— What is expected —
Assemble all lines in which the string "Blender" appears.
━━━ Given data
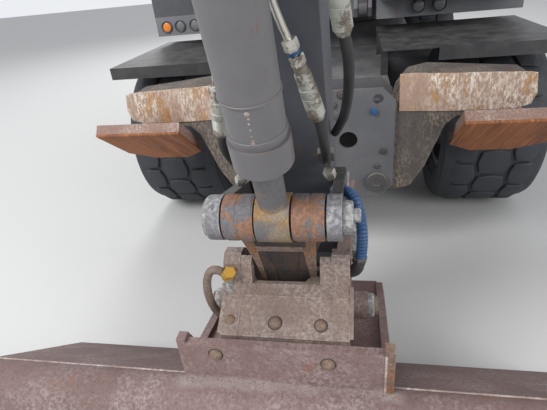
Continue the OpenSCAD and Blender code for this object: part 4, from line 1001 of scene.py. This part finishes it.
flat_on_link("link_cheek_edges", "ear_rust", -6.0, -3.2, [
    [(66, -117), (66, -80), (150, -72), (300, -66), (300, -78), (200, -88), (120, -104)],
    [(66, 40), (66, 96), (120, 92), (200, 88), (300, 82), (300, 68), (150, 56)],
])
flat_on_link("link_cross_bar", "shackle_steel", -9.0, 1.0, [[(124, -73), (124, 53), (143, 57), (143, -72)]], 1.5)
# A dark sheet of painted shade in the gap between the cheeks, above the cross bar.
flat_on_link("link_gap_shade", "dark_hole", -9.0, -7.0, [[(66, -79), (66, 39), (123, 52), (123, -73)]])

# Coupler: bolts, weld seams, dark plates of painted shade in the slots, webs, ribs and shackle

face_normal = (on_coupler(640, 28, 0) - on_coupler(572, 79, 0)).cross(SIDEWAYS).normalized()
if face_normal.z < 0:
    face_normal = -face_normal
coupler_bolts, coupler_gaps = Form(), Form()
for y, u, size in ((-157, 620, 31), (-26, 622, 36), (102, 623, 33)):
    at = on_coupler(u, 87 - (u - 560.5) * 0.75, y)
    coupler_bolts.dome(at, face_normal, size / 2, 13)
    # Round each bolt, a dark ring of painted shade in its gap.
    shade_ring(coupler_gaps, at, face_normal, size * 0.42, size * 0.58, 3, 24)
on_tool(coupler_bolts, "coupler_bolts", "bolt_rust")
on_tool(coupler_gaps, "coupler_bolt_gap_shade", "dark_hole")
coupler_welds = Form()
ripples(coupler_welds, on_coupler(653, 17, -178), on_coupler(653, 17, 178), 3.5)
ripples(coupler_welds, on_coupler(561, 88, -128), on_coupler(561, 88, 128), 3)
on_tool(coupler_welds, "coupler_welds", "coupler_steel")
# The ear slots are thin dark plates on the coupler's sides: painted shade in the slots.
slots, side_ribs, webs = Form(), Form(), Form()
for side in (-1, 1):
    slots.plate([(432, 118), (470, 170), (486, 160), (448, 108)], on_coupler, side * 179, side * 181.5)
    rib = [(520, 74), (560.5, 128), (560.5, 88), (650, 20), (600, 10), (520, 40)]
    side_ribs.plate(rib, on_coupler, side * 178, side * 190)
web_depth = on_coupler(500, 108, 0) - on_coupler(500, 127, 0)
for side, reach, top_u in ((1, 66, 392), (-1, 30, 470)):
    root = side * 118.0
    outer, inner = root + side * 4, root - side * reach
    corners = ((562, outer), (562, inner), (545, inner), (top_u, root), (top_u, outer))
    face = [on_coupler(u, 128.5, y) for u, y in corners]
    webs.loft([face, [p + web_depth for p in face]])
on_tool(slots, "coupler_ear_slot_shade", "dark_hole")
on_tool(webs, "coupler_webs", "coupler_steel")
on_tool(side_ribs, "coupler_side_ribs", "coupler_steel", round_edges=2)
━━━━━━
━━━ Given data
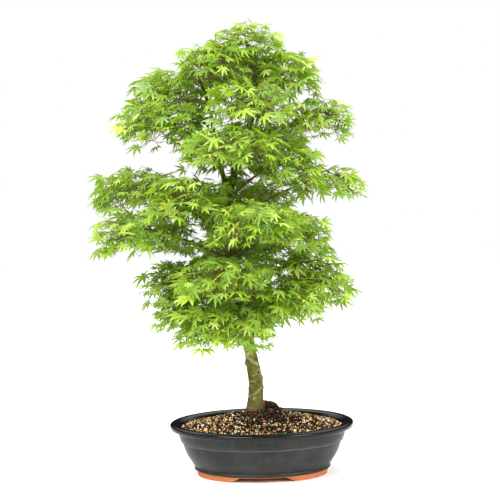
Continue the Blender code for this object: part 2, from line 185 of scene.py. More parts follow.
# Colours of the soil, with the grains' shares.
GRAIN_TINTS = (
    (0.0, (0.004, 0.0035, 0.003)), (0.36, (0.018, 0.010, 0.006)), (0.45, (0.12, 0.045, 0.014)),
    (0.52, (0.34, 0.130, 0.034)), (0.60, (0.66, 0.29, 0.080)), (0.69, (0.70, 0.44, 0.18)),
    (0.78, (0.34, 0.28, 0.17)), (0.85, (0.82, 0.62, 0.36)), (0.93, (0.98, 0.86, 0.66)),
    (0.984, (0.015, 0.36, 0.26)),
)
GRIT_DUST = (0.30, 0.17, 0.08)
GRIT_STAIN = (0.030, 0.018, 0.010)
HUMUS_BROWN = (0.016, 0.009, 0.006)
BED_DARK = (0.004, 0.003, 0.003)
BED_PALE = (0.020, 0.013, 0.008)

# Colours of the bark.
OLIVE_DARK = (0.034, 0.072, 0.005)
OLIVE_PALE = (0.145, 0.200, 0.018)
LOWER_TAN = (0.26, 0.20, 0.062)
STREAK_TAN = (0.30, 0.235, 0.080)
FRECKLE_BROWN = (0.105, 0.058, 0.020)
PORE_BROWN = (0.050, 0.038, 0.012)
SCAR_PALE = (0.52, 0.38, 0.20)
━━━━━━
— Solution to the problem —
Continue the OpenSCAD and Blender code for this object: part 4, from line 1001 of scene.py. This part finishes it.
Continue the Blender code for this object: part 2, from line 185 of scene.py. More parts follow.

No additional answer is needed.